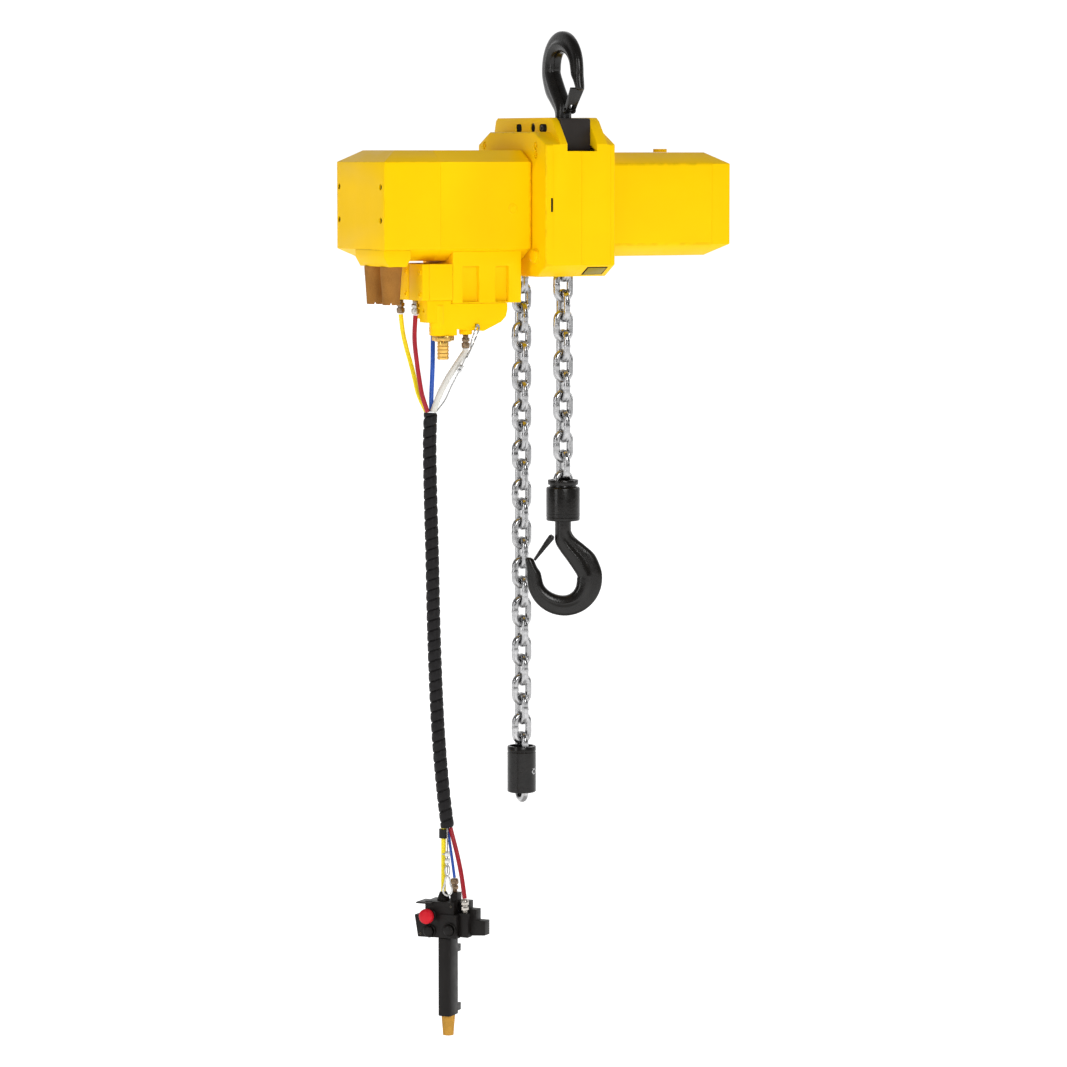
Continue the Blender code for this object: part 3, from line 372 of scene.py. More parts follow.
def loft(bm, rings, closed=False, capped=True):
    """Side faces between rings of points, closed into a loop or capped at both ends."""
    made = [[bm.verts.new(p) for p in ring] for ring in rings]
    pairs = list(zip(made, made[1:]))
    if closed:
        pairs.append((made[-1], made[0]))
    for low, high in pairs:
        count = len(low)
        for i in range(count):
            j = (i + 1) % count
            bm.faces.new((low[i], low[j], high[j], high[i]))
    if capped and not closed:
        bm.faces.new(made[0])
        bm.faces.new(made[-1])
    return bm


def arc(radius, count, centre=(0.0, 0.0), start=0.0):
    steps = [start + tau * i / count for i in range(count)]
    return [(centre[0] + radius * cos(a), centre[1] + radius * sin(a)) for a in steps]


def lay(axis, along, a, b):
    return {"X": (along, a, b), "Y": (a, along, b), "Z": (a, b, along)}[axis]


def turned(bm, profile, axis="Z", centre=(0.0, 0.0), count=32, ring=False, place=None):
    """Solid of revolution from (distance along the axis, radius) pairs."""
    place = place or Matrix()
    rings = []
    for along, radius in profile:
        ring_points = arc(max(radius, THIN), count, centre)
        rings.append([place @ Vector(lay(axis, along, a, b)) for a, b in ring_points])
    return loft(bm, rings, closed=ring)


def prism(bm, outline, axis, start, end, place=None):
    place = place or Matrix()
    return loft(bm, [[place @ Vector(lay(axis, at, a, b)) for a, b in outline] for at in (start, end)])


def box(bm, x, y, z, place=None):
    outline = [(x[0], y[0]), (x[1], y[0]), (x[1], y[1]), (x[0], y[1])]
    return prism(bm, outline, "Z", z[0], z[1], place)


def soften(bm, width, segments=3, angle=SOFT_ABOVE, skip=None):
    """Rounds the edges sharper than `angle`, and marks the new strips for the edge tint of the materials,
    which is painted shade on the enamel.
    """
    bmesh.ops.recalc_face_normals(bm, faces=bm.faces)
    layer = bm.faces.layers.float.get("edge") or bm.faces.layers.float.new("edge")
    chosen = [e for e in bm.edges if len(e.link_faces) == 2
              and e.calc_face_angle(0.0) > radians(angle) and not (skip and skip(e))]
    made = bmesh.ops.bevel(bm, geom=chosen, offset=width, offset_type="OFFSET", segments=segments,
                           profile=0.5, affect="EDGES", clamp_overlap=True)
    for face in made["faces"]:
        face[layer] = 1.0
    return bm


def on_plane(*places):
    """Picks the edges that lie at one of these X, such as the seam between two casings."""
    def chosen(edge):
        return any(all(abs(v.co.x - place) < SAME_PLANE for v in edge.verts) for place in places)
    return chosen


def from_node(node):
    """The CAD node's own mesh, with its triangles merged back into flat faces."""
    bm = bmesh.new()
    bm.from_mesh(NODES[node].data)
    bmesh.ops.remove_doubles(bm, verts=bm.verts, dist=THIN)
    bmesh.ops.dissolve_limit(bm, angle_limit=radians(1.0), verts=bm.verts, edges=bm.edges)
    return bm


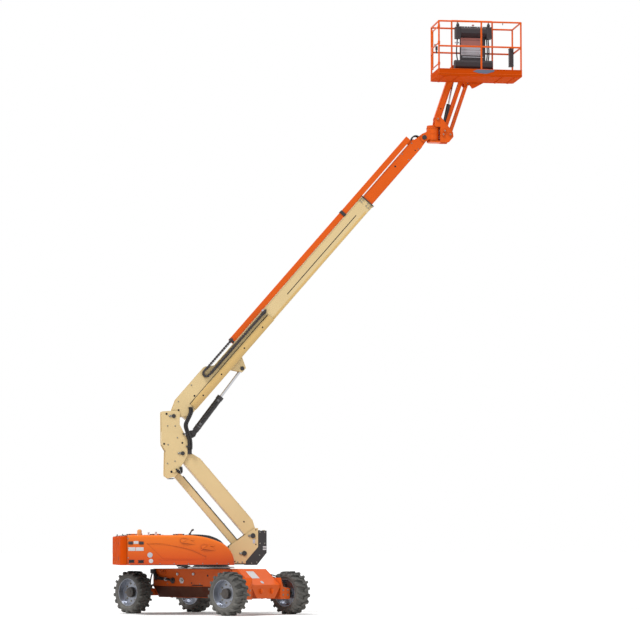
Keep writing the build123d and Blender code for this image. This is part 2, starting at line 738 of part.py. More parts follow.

▶ **Description of the task**
From the records above, extract every line exactly as it stands.

▶ **Exercise result**
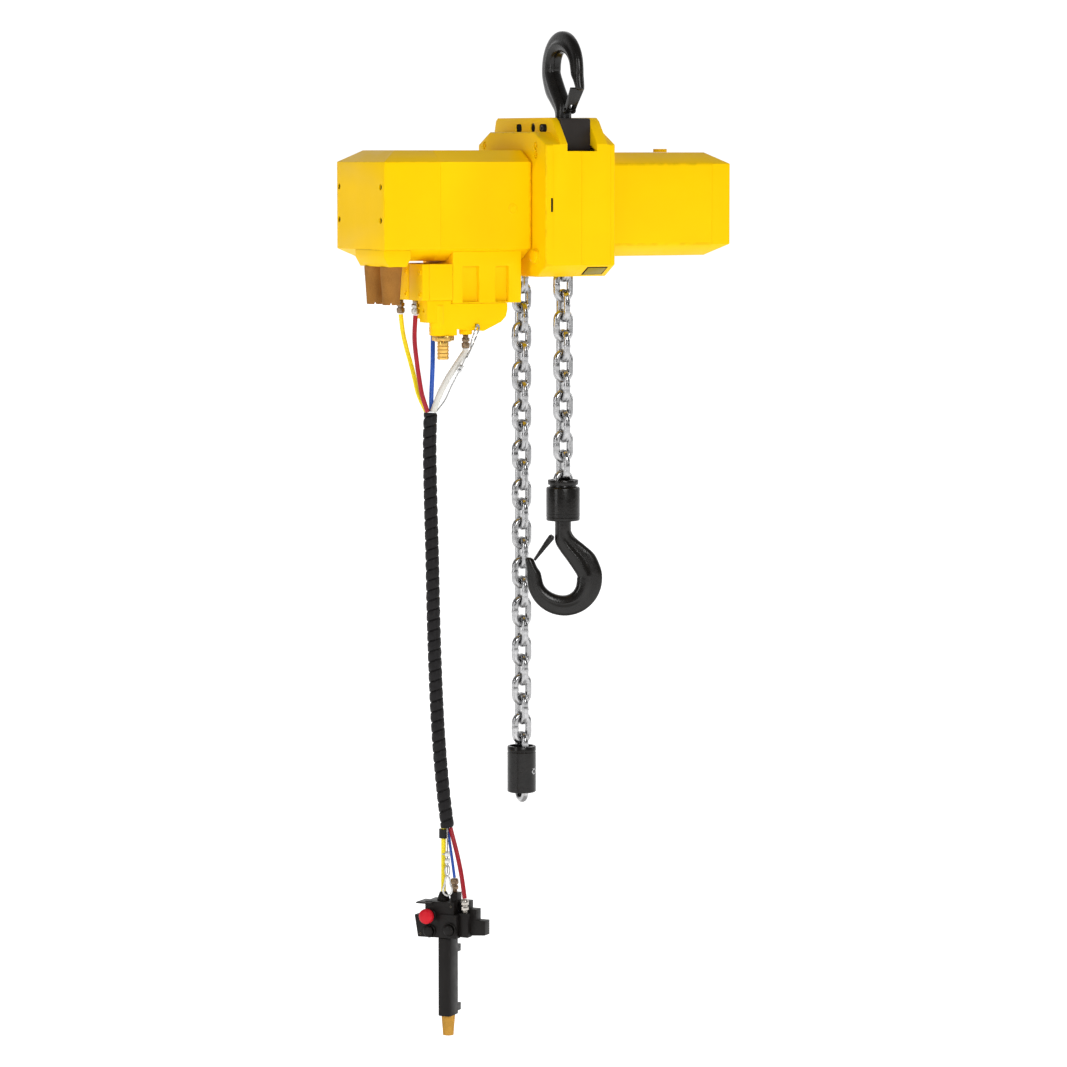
Continue the Blender code for this object: part 3, from line 372 of scene.py. More parts follow.
def loft(bm, rings, closed=False, capped=True):
    """Side faces between rings of points, closed into a loop or capped at both ends."""
    made = [[bm.verts.new(p) for p in ring] for ring in rings]
    pairs = list(zip(made, made[1:]))
    if closed:
        pairs.append((made[-1], made[0]))
    for low, high in pairs:
        count = len(low)
        for i in range(count):
            j = (i + 1) % count
            bm.faces.new((low[i], low[j], high[j], high[i]))
    if capped and not closed:
        bm.faces.new(made[0])
        bm.faces.new(made[-1])
    return bm


def arc(radius, count, centre=(0.0, 0.0), start=0.0):
    steps = [start + tau * i / count for i in range(count)]
    return [(centre[0] + radius * cos(a), centre[1] + radius * sin(a)) for a in steps]


def lay(axis, along, a, b):
    return {"X": (along, a, b), "Y": (a, along, b), "Z": (a, b, along)}[axis]


def turned(bm, profile, axis="Z", centre=(0.0, 0.0), count=32, ring=False, place=None):
    """Solid of revolution from (distance along the axis, radius) pairs."""
    place = place or Matrix()
    rings = []
    for along, radius in profile:
        ring_points = arc(max(radius, THIN), count, centre)
        rings.append([place @ Vector(lay(axis, along, a, b)) for a, b in ring_points])
    return loft(bm, rings, closed=ring)


def prism(bm, outline, axis, start, end, place=None):
    place = place or Matrix()
    return loft(bm, [[place @ Vector(lay(axis, at, a, b)) for a, b in outline] for at in (start, end)])


def box(bm, x, y, z, place=None):
    outline = [(x[0], y[0]), (x[1], y[0]), (x[1], y[1]), (x[0], y[1])]
    return prism(bm, outline, "Z", z[0], z[1], place)


def soften(bm, width, segments=3, angle=SOFT_ABOVE, skip=None):
    """Rounds the edges sharper than `angle`, and marks the new strips for the edge tint of the materials,
    which is painted shade on the enamel.
    """
    bmesh.ops.recalc_face_normals(bm, faces=bm.faces)
    layer = bm.faces.layers.float.get("edge") or bm.faces.layers.float.new("edge")
    chosen = [e for e in bm.edges if len(e.link_faces) == 2
              and e.calc_face_angle(0.0) > radians(angle) and not (skip and skip(e))]
    made = bmesh.ops.bevel(bm, geom=chosen, offset=width, offset_type="OFFSET", segments=segments,
                           profile=0.5, affect="EDGES", clamp_overlap=True)
    for face in made["faces"]:
        face[layer] = 1.0
    return bm


def on_plane(*places):
    """Picks the edges that lie at one of these X, such as the seam between two casings."""
    def chosen(edge):
        return any(all(abs(v.co.x - place) < SAME_PLANE for v in edge.verts) for place in places)
    return chosen


def from_node(node):
    """The CAD node's own mesh, with its triangles merged back into flat faces."""
    bm = bmesh.new()
    bm.from_mesh(NODES[node].data)
    bmesh.ops.remove_doubles(bm, verts=bm.verts, dist=THIN)
    bmesh.ops.dissolve_limit(bm, angle_limit=radians(1.0), verts=bm.verts, edges=bm.edges)
    return bm


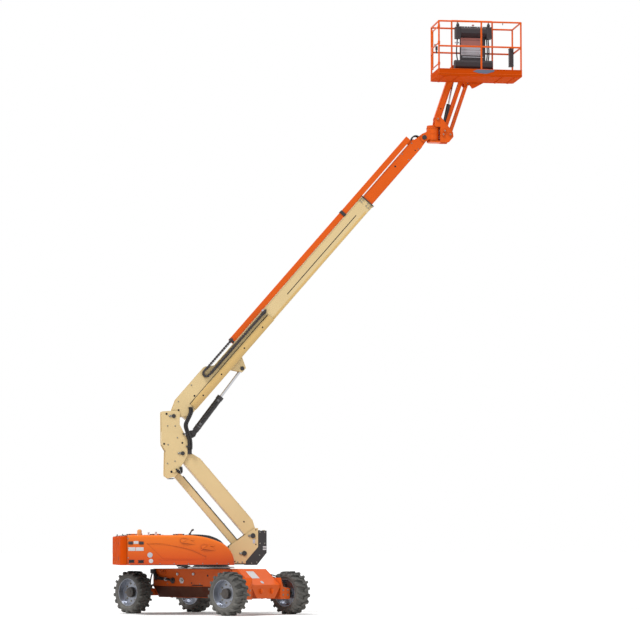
Keep writing the build123d and Blender code for this image. This is part 2, starting at line 738 of part.py. More parts follow.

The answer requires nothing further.